Apache OpenOffice (AOO) Bugzilla – Issue 5276
HTML preview mode cannot handle large amounts of accents and punctuation
Last modified: 2013-08-07 14:38:26 UTC
Trying to load and edit a large (1M) all-text HTML document, I noticed that HTML editor and word processor doesn't show all of the text but only about 8% of it. The HTML editor shows the complete source but saves only the displayed part when I try to export it. But, oddly, it takes a small <pre> text that's at the end of the document and displays it at the end of the part of the document it's displaying. I even tried to remove the <pre> section, same result: the text abruptly ends at 21 out of 318 rows (as measured in NoteTab)
You can find the original document at http://abu.cnam.fr/cgi-bin/donner?nddp1
Federico, thanks for posting. I tried downloading the web page at the URL you provided, but it was only about 27Kb. Do I have the right web page?
They changed something, now it's at http://abu.cnam.fr/cgi-bin/donner_html?nddp1 Federico Spano`
Just want to add some notes to this issue. It is not the size of the file that is causing the problem. My guess is that there is a hidden character that is causing OOo to only display part of the HTML even though it has loaded the full source. The HTML in the original link is broken. I've run it through W3 Tidy but the problem still exists. I'm trying to isolate the part of the file that is causing the issue.
Duplicated on Win NT 4.0 SP6a, OOo 643. User summary: HTML editor can't show and export large documents Summary: User originally reported that the document at the link was loaded by the HTML editor, but in the HTML preview mode only part of the HTML page was displayed. If you switch to the HTML source mode, the entire document was present. The problem is the number of accents and punctuation marks in the HTML file. Once I start stripping out some of the accents and punctuation marks, I start seeing more of the HTML page in the HTML preview mode. Will attach a stripped down test case.
Created attachment 3243 [details] Cut down version of the HTML file in the user provided link.
In the attached HTMl file, try removing punctuation marks or the HTML accents. You'll see more and more of the HTML doc in the HTML preview mode.

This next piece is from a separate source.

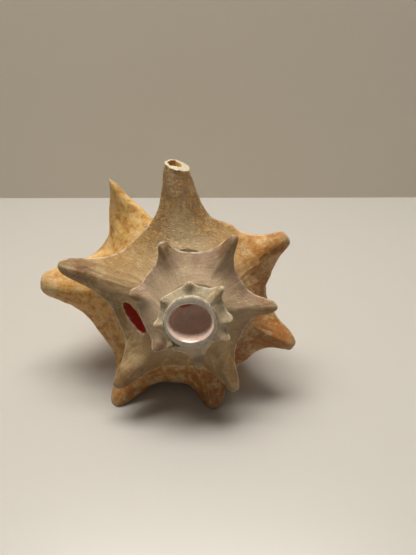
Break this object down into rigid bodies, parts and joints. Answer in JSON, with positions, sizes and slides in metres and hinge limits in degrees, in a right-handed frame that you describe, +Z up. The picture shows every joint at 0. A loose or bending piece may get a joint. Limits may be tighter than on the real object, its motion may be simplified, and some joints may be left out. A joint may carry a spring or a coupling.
{
  "type": "conch shell",
  "caption": "Spiny sea conch shell with its apex cut off as a blowing horn: round mouth hole, slot in the ramp, long open aperture and siphon.",
  "frame": {"origin": "centre of the bottom of the bounding box, on the surface that the shell lies on", "axes": "+Z up, -Y towards the cut apex, +Y towards the siphon, +X to the right as seen facing the apex"},
  "size_m": [0.1676, 0.1934, 0.1544],
  "materials": {
    "shell": "satin, chalky outside, porcelain inside"
  },
  "bodies": {
    "root": {"shell": "shell"}
  },
  "joints": []
}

Note, I ran the HTML file at the user link through Tidy before I started to trim it down.
to me
ES->MIB: in source mode, the text ends with ", il tomba en poussière.". In WYSIWYG mode, ends with "cardinal tout décontenancé et" which indeed represents only 8% of the text.
The issue is that the document contains a single paragraph, and that the paragarph size is limited to 65535 characters on OOo.
Fixed in CWS sw009
Last comment was wrong.
There are two options to solve this: 1. Increasing the maximum paragraph size 2. Adding a paragraph break when the maximimum paragarph size is reached. Since paragraphs that have more than 65535 are an exception and in fact not very useful and since the paragraph size is limited by the string size (that is 65535 as well), option 2. seems to be the apropriate solution.
.
According to the OpenOffice.org roadmap (http://tools.openoffice.org/releases) this issue was retargeted to OOo Later.
*** Issue 23897 has been marked as a duplicate of this issue. ***
mib wrote: "The issue is that the document contains a single paragraph, and that the paragarph size is limited to 65535 characters on OOo." thus this is a duplicate of issue 17171 please decide which one to keep and mark the other one as duplicate. (if keeping this one, don't forget to change the summary...)
duplicate *** This issue has been marked as a duplicate of 17171 ***
closed